Rising home prices could continue to prevent some millennials from being able to afford a house, according to economists and housing analysts.
That has led to a boom in building apartment complexes, as well as a sharp increase in buying apartment complexes, the latter particularly in the Triad.
For example, the luxury 229-unit West End Station apartment complex near downtown Winston-Salem was sold Tuesday for $52.5 million to EBSCO Income Properties LLC, a Birmingham, Ala., multifamily residential group.
The sellers gained a significant profit from the sale, considering they spent $35 million on the project.
West End Station is the latest — and most expensive — in a significant wave of apartment complex sales in Forsyth County.
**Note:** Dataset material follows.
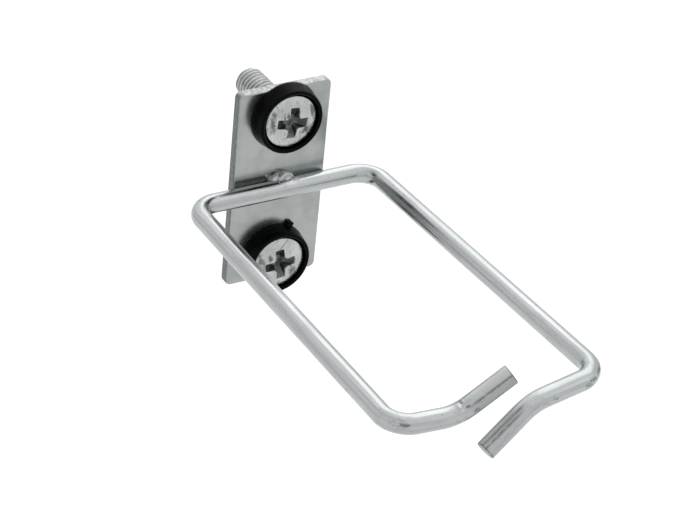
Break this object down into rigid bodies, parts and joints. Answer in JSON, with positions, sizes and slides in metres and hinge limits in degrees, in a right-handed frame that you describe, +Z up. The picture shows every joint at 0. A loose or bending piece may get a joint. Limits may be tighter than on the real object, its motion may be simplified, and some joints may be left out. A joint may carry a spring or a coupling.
{
  "type": "rack cable ring",
  "caption": "Bent rod ring for routing cables, with one tail bent up and the other down for a slanted mouth, welded to a flat plate that screws to a rack post through plastic cup washers.",
  "frame": {"origin": "midway between the two screws, on the plate's back face, where it meets the rack post", "axes": "+X along the plate's width, -Y out of the rack toward the ring's mouth, +Z up along the plate"},
  "size_m": [0.0461, 0.0992, 0.046],
  "materials": {
    "plate_zinc": "zinc plated, satin",
    "rod_zinc": "bright zinc plated",
    "weld_metal": "as welded, plated over",
    "screw_steel": "zinc plated, slightly dull",
    "black_plastic": "glossy moulded"
  },
  "bodies": {
    "root": {"mounting_plate": "plate_zinc", "wire_ring": "rod_zinc", "weld_bead": "weld_metal", "screw_upper": "screw_steel", "screw_lower": "screw_steel", "cup_washer_upper": "black_plastic", "cup_washer_lower": "black_plastic"}
  },
  "joints": []
}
At least 31 existing apartment complexes have been sold over the past 16 months for a combined $332.6 million.
However, CoreLogic chief executive Frank Martell expressed confidence that millennials are beginning to dip their toes into home buying.
“The millennial cohort has now entered the housing market in force and is already driving major changes in buying and selling pattern,” Martell said. “Almost half of the millennials over 30 years old have bought a house in the last three years.
“Perhaps most significantly, almost 80% of all millennials are confident they will become homeowners in the future.”
Ratiu said one key to serving the millennial homebuyer “is for there to be enough demand in starter to mid-priced new homes to convince residential developers to open new developments.”
“We estimate that about 50% of homebuyers in 2020 will be millennials,” he said.
Because the average time a homeowner spends in their home before selling has risen from seven years before the Great Recession to about 15 years now, new homes is the main answer to helping supply meet demand,” he said.